Obrolan mengenai uang saku ini sebenarnya kembali menjadi pertanyaan bagi saya tentang berapa jumlah yang tepat untuk diberikan kepada anak ketika saya dan pacar sedang jalan kaki di pagi hari. Kebetulan kami melewati salah satu SD di sekitar kami tinggal sesaat sebelum anak-anak sekolah masuk. Masih sangat pagi, sudah sangat banyak orang-orang yang berjualan didepan gerbang sekolah dan sudah terlalu banyak bagi saya anak-anak sekolahan yang bergerombol mengintari gerobak-gerobak jualan mbak-mbak dan mas-mas yang berjualan. Apalagi yang menjadi momok bagi saya, yang mungkin nantinya akan menjadi calon ibu, jika bukan masalah kebersihan dan keamanan jajanan tersebut. Belum lagi, saya sempat berfikir tentang apa saja kesibukan orang tua, bukan hanya ibu loh, sehingga tidak bisa menyempatkan diri bahkan hanya untuk membuat sarapan yang layak terlebih sarat akan gizi untuk anaknya? Memberikan uang saku kepada anak, tentu saja dapat memberikan pengaruh yang baik kepada anak. Anak kemudian akan mengetahui tentang konsep uang dan terbiasa untuk dapat memutuskan sendiri bagaimana ia akan menyimpan atau menghabiskan uang yang dimilikinya, sebuah pelajaran akan tanggung jawab yang tentunya dimasa depan yang akan sangat dibutuhkan oleh sang anak. Namun tentu saja, ada sisi negatif yang mengikutinya yang mungkin bisa didapatkan oleh anak seketika itu juga atau dimasa depan. Seperti yang kita tahu dan pastinya bukan berniat untuk mendiskreditkan bakulan jajanan anak bahwa masih banyak jajanan anak disekitar kita yang masih jauh dari sehat. Jajanan anak masih banyak terpapar dari bahan-bahan kimia yang tidak aman apabila dikonsumsi dalam jumlah tidak wajar sebut saja vetsin atau msg yang kadang tidak nanggung-nanggung diberikan sehingga sangat terasa apabila kita mencicipinya, penggunaan pengawet, pewarna dan cake emulsifier yang berlebihan bukan hanya untuk membuat cake namun untuk membuat es krim yang mungkin banyak dijual disekitar kita dan anak. Yang lebih menakutkan tentu saja adalah penggunaan bahan-bahan kimia yang sebenarnya bukan diperuntukan untuk makanan. alamakkkk... merinding disko deh ngebayanginnya..

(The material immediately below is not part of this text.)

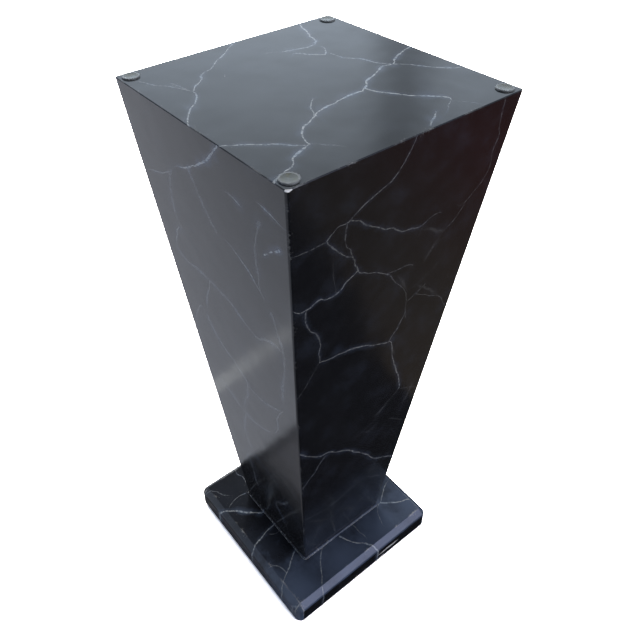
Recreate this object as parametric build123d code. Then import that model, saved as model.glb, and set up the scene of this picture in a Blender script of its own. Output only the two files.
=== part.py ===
from build123d import *
import math
import os

# A square pedestal that carries a loose table top: a hollow column, wide at the top and narrow at the foot,
# screwed to a flat square base. Millimetres. +Z is up, and the origin is on the floor, under the centre.
# Front is -Y, right is +X, back is +Y and left is -X.

# ---- overall sizes
TABLE_HEIGHT = 762.0  # floor to the upper face of the top board
TOP_WIDTH = 292.0  # side of the square top, at its upper face
FOOT_WIDTH = 150.0  # side of the column where it meets the base plate
BASE_WIDTH = 266.0  # side of the square base plate

# ---- base plate
BASE_THICKNESS = 38.0
BASE_BEVEL = 9.5  # bevel round the upper edge
BASE_BEVEL_EASE = 1.2  # rounding of the bevel's own two edges
BASE_FACE_CORNER_RADIUS = 1.5  # rounding of the upper face's corners, inside the bevel
BASE_LOWER_ROUND = 3.0  # rounding of the lower edge

# ---- column
PANEL_THICKNESS = 12.0  # side boards, measured square to their faces
TOP_THICKNESS = 19.0
FOOT_BOARD_THICKNESS = 25.0
CORNER_ROUND = 3.0  # rounding of the column's four long corners
TOP_EDGE_ROUND = 1.0  # rounding round the upper face
BATTEN_LEG = 28.0  # short sides of the three-cornered glue battens
CLEAT_WIDTH = 22.0
CLEAT_HEIGHT = 20.0

# ---- bead of filler round the foot
BEAD_WIDTH = 3.0
BEAD_HEIGHT = 3.5
BEAD_ROUND = 2.0

# ---- clear bumpers on the top
BUMPER_DIAMETER = 19.0
BUMPER_THICKNESS = 1.5
BUMPER_EDGE_ROUND = 0.6
BUMPER_DISH_DIAMETER = 14.5
BUMPER_DISH_DEPTH = 0.35
BUMPER_INSET = 13.0  # bumper's centre to each edge of the top

# ---- felt pads under the base
PAD_DIAMETER = 25.0
PAD_THICKNESS = 3.0
PAD_INSET = 28.0  # pad's centre to each side of the base

# ---- wood screws, base plate to foot board
SCREW_LENGTH = 56.0
SCREW_SHANK_DIAMETER = 4.2
SCREW_HEAD_DIAMETER = 8.2
SCREW_TIP = 5.0
SCREW_SINK = 0.5  # head below the base plate's lower face
SCREW_HOLE_GAP = 0.25  # round the shank, in the base plate
SCREW_INSET = 22.0  # screw to each side of the foot board
DRIVE_SLOT_WIDTH = 1.2
DRIVE_SLOT_LENGTH = 4.6
DRIVE_SLOT_DEPTH = 1.8

# ---- finishing nails, top board to cleats
NAIL_LENGTH = 32.0
NAIL_DIAMETER = 1.6
NAIL_HEAD_DIAMETER = 2.4
NAIL_HEAD_HEIGHT = 0.8
NAIL_TIP = 2.0
NAIL_SET = 2.0  # head below the upper face, under the finish
NAIL_SPACING = 140.0  # between the two nails of one side

# ---- sizes, levels and slope that follow
BASE_CORNER_RADIUS = BASE_FACE_CORNER_RADIUS + BASE_BEVEL  # rounding of the plate's corners, from above
BASE_UNDERSIDE_Z = PAD_THICKNESS
COLUMN_FOOT_Z = BASE_UNDERSIDE_Z + BASE_THICKNESS
TOP_UNDERSIDE_Z = TABLE_HEIGHT - TOP_THICKNESS
FOOT_BOARD_TOP_Z = COLUMN_FOOT_Z + FOOT_BOARD_THICKNESS
CLEAT_UNDERSIDE_Z = TOP_UNDERSIDE_Z - CLEAT_HEIGHT
SLOPE = (TOP_WIDTH - FOOT_WIDTH) / 2 / (TABLE_HEIGHT - COLUMN_FOOT_Z)

SIDES = {"right": 0, "back": 90, "left": 180, "front": 270}
CORNERS = {"back_right": 0, "back_left": 90, "front_left": 180, "front_right": 270}
ON_FLOOR = (Align.CENTER, Align.CENTER, Align.MIN)


def half_width(z, depth=0.0):
    """Half the column's width at height z, on a skin that lies depth inside its outer faces."""
    return FOOT_WIDTH / 2 + SLOPE * (z - COLUMN_FOOT_Z) - depth * math.sqrt(1 + SLOPE**2)


def tapered_block(z_low, z_high, depth=0.0):
    """Solid between two heights, with four sides parallel to the column's faces and depth inside them."""
    width = 2.2 * max(half_width(z_low, depth), half_width(z_high, depth))
    block = Pos(0, 0, z_low) * Box(width, width, z_high - z_low, align=ON_FLOOR)
    reach = half_width(z_low, depth)
    for x, y in ((1, 0), (0, 1), (-1, 0), (0, -1)):
        face = Plane(origin=(x * reach, y * reach, z_low), z_dir=(x, y, -SLOPE))
        block = split(block, bisect_by=face, keep=Keep.BOTTOM)
    return block


def rounded_column(z_low, z_high):
    """Outer shape of the column between two heights, with its long corners rounded."""
    block = tapered_block(z_low, z_high)
    corners = [edge for edge in block.edges() if abs(edge.tangent_at(0.5).Z) > 0.5]
    return fillet(corners, CORNER_ROUND)


def mitred_side(ring):
    """The right-hand quarter of a square ring, cut at its corners by two upright planes at 45 degrees."""
    for sign in (-1, 1):
        ring = split(ring, bisect_by=Plane(origin=(0, 0, 0), z_dir=(1, sign, 0)), keep=Keep.TOP)
    return ring


def around(shape, turns, name):
    """Copies of a shape turned about the column's axis, one node for each named place."""
    return {f"{name}_{place}": Rot(0, 0, turn) * shape for place, turn in turns.items()}


# ---- base


def screw():
    """One wood screw, point up, with its head under the base plate."""
    head_radius = SCREW_HEAD_DIAMETER / 2
    shank_radius = SCREW_SHANK_DIAMETER / 2
    head_height = head_radius - shank_radius
    profile = Polyline(
        (0, 0),
        (head_radius, 0),
        (shank_radius, head_height),
        (shank_radius, SCREW_LENGTH - SCREW_TIP),
        (0, SCREW_LENGTH),
        close=True,
    )
    body = revolve(Plane.XZ * make_face(profile), axis=Axis.Z)
    slot = Box(DRIVE_SLOT_LENGTH, DRIVE_SLOT_WIDTH, DRIVE_SLOT_DEPTH, align=ON_FLOOR)
    return body, body - slot - Rot(0, 0, 90) * slot


def screw_places():
    """Where the screws stand, at the height of their heads."""
    reach = half_width(COLUMN_FOOT_Z, PANEL_THICKNESS) - SCREW_INSET
    height = BASE_UNDERSIDE_Z + SCREW_SINK
    return [Pos(x, y, height) for x in (-reach, reach) for y in (-reach, reach)]


def lies_at(edge, level):
    """Whether an edge is level and at this height."""
    box = edge.bounding_box()
    return abs(box.min.Z - level) < 0.01 and abs(box.max.Z - level) < 0.01


def base_plate():
    """Square plate with rounded corners, a bevel above and a small rounding below."""
    plate = Pos(0, 0, BASE_UNDERSIDE_Z) * Box(BASE_WIDTH, BASE_WIDTH, BASE_THICKNESS, align=ON_FLOOR)
    plate = fillet(plate.edges().filter_by(Axis.Z), BASE_CORNER_RADIUS)
    plate = fillet(plate.faces().sort_by(Axis.Z)[0].edges(), BASE_LOWER_ROUND)
    plate = chamfer(plate.faces().sort_by(Axis.Z)[-1].edges(), BASE_BEVEL)
    levels = (COLUMN_FOOT_Z, COLUMN_FOOT_Z - BASE_BEVEL)
    for level in levels:
        rim = [edge for edge in plate.edges() if lies_at(edge, level)]
        plate = fillet(rim, BASE_BEVEL_EASE)
    blank = screw()[0]
    passage = Cylinder(SCREW_SHANK_DIAMETER / 2 + SCREW_HOLE_GAP, BASE_THICKNESS, align=ON_FLOOR)
    mouth = Pos(0, 0, -SCREW_SINK) * Cylinder(SCREW_HEAD_DIAMETER / 2, SCREW_SINK, align=ON_FLOOR)
    for place in screw_places():
        plate = plate - place * blank - place * passage - place * mouth
    return plate


def foot_board():
    """Board that closes the column's foot and takes the screws."""
    board = tapered_block(COLUMN_FOOT_Z, FOOT_BOARD_TOP_Z, PANEL_THICKNESS)
    blank = screw()[0]
    for place in screw_places():
        board = board - place * blank
    return board


def foot_screws():
    """The four screws, as one group."""
    return Compound(children=[place * screw()[1] for place in screw_places()])


def felt_pad():
    """The pad under the back right corner of the base."""
    reach = BASE_WIDTH / 2 - PAD_INSET
    return Pos(reach, reach, 0) * Cylinder(PAD_DIAMETER / 2, PAD_THICKNESS, align=ON_FLOOR)


def foot_bead():
    """Square bead of filler in the angle between the column and the base plate."""
    width = FOOT_WIDTH + 2 * BEAD_WIDTH
    bead = Pos(0, 0, COLUMN_FOOT_Z) * Box(width, width, BEAD_HEIGHT, align=ON_FLOOR)
    bead = fillet(bead.edges().filter_by(Axis.Z), CORNER_ROUND + BEAD_WIDTH)
    bead = fillet(bead.faces().sort_by(Axis.Z)[-1].edges(), BEAD_ROUND)
    return bead - rounded_column(COLUMN_FOOT_Z, COLUMN_FOOT_Z + BEAD_HEIGHT)


# ---- column


def side_panel():
    """The right-hand side board, mitred to its neighbours along both long edges."""
    outside = rounded_column(COLUMN_FOOT_Z, TOP_UNDERSIDE_Z)
    inside = tapered_block(COLUMN_FOOT_Z, TOP_UNDERSIDE_Z, PANEL_THICKNESS)
    return mitred_side(outside - inside)


def corner_block():
    """The glue batten in the back right corner, between the foot board and the cleats."""
    core = tapered_block(FOOT_BOARD_TOP_Z, CLEAT_UNDERSIDE_Z, PANEL_THICKNESS)
    corner = half_width(FOOT_BOARD_TOP_Z, PANEL_THICKNESS)
    face = Plane(origin=(corner - BATTEN_LEG, corner, FOOT_BOARD_TOP_Z), z_dir=(1, 1, -2 * SLOPE))
    return split(core, bisect_by=face, keep=Keep.TOP)


def nail():
    """One finishing nail, point down, with the top of its head at the origin."""
    head_radius = NAIL_HEAD_DIAMETER / 2
    radius = NAIL_DIAMETER / 2
    profile = Polyline(
        (0, 0),
        (head_radius, 0),
        (radius, -NAIL_HEAD_HEIGHT),
        (radius, NAIL_TIP - NAIL_LENGTH),
        (0, -NAIL_LENGTH),
        close=True,
    )
    return revolve(Plane.XZ * make_face(profile), axis=Axis.Z)


def nails_of_right_side():
    """The two nails that go into the right-hand cleat."""
    reach = half_width(TOP_UNDERSIDE_Z, PANEL_THICKNESS) - CLEAT_WIDTH / 2
    height = TABLE_HEIGHT - NAIL_SET
    return [Pos(reach, y, height) * nail() for y in (-NAIL_SPACING / 2, NAIL_SPACING / 2)]


def top_nails():
    """All the finishing nails, as one group."""
    nails = [Rot(0, 0, turn) * one for turn in SIDES.values() for one in nails_of_right_side()]
    return Compound(children=nails)


def top_cleat():
    """The right-hand batten under the top board, mitred to its neighbours."""
    core = tapered_block(CLEAT_UNDERSIDE_Z, TOP_UNDERSIDE_Z, PANEL_THICKNESS)
    room = 2 * (half_width(TOP_UNDERSIDE_Z, PANEL_THICKNESS) - CLEAT_WIDTH)
    hollow = Pos(0, 0, CLEAT_UNDERSIDE_Z) * Box(room, room, CLEAT_HEIGHT, align=ON_FLOOR)
    cleat = mitred_side(core - hollow)
    for one in nails_of_right_side():
        cleat = cleat - one
    return cleat


def top_board():
    """Square board over the four sides, its edges in line with their faces."""
    board = rounded_column(TOP_UNDERSIDE_Z, TABLE_HEIGHT)
    board = fillet(board.faces().sort_by(Axis.Z)[-1].edges(), TOP_EDGE_ROUND)
    for turn in SIDES.values():
        for one in nails_of_right_side():
            board = board - Rot(0, 0, turn) * one
    return board


def bumper():
    """The clear disc at the back right corner of the top, rounded outside and dished in the middle."""
    radius = BUMPER_DIAMETER / 2
    disc = Cylinder(radius, BUMPER_THICKNESS, align=ON_FLOOR)
    disc = fillet(disc.faces().sort_by(Axis.Z)[-1].edges(), BUMPER_EDGE_ROUND)
    dish_radius = ((BUMPER_DISH_DIAMETER / 2) ** 2 + BUMPER_DISH_DEPTH**2) / (2 * BUMPER_DISH_DEPTH)
    dish = Pos(0, 0, BUMPER_THICKNESS - BUMPER_DISH_DEPTH + dish_radius) * Sphere(dish_radius)
    reach = TOP_WIDTH / 2 - BUMPER_INSET
    return Pos(reach, reach, TABLE_HEIGHT) * (disc - dish)


# ---- the whole pedestal


def pedestal():
    """Every node, by name."""
    nodes = {
        "base_plate": base_plate(),
        "foot_board": foot_board(),
        "foot_screws": foot_screws(),
        "foot_bead": foot_bead(),
        "top_board": top_board(),
        "top_nails": top_nails(),
    }
    nodes.update(around(side_panel(), SIDES, "side_panel"))
    nodes.update(around(top_cleat(), SIDES, "top_cleat"))
    nodes.update(around(corner_block(), CORNERS, "corner_block"))
    nodes.update(around(bumper(), CORNERS, "bumper"))
    nodes.update(around(felt_pad(), CORNERS, "felt_pad"))
    return nodes


os.makedirs("parts", exist_ok=True)
for name, shape in pedestal().items():
    export_step(shape, f"parts/{name}.step")
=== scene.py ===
"""A tapered pedestal for a loose table top, in black lacquer with hand-painted marble veins.

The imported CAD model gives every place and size. This script builds the visible skins of the pedestal
around it, paints each face with its own veins, and sets up the floor, the light and the camera.
All lengths are metres unless a name says otherwise. Front is -Y, right is +X.
"""
import functools
import itertools
import logging
import math
from collections.abc import Callable, Iterable, Mapping, Sequence
from dataclasses import dataclass, field
from enum import Enum

import bmesh
import bpy
from mathutils import Matrix, Vector, noise


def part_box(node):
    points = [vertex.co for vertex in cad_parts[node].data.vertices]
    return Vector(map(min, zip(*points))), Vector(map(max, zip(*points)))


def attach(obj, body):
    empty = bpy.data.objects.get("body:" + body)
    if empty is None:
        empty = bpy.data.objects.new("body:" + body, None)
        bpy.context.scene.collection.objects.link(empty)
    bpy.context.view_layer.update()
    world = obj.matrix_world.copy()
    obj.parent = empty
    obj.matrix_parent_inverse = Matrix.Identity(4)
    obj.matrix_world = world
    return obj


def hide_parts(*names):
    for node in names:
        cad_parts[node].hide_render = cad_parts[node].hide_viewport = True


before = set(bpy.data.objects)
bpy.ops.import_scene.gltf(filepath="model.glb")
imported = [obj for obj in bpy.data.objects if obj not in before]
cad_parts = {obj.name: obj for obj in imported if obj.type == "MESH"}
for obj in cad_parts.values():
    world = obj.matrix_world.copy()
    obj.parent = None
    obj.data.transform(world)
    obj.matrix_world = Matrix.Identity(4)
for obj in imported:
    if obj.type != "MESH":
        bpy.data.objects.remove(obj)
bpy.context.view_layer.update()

MM = 0.001
BODY = "root"
LOG = logging.getLogger("pedestal")

Colour = tuple[float, float, float, float]
Route = tuple[tuple[float, float], ...]
NodeSocket = bpy.types.NodeSocket
Mesh = bmesh.types.BMesh
Value = float | Sequence[float] | NodeSocket
BLACK: Colour = (0.0, 0.0, 0.0, 1.0)
WHITE: Colour = (1.0, 1.0, 1.0, 1.0)


# ---------------------------------------------------------------- wiring of materials


class Socket(Enum):
    """Kinds of socket on a node group."""

    NUMBER = "NodeSocketFloat"
    PLACE = "NodeSocketVector"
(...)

Berapapun besaran uang saku yang akan kita berikan kepada anak, sebaiknya memang disertai dengan memberikan edukasi kepada anak agar ia mampu membelanjakan uangnya dengan tepat. Dalam arti anak mampu secara bijak membelanjakan uangnya agar tidak besar pasak dari pada tiang dan juga anak dapat memilah-milah jajanan dan hal apa saja yang memang baik bagi tubuhnya sehingga uang yang dikeluarkan olehnya tidak percuma.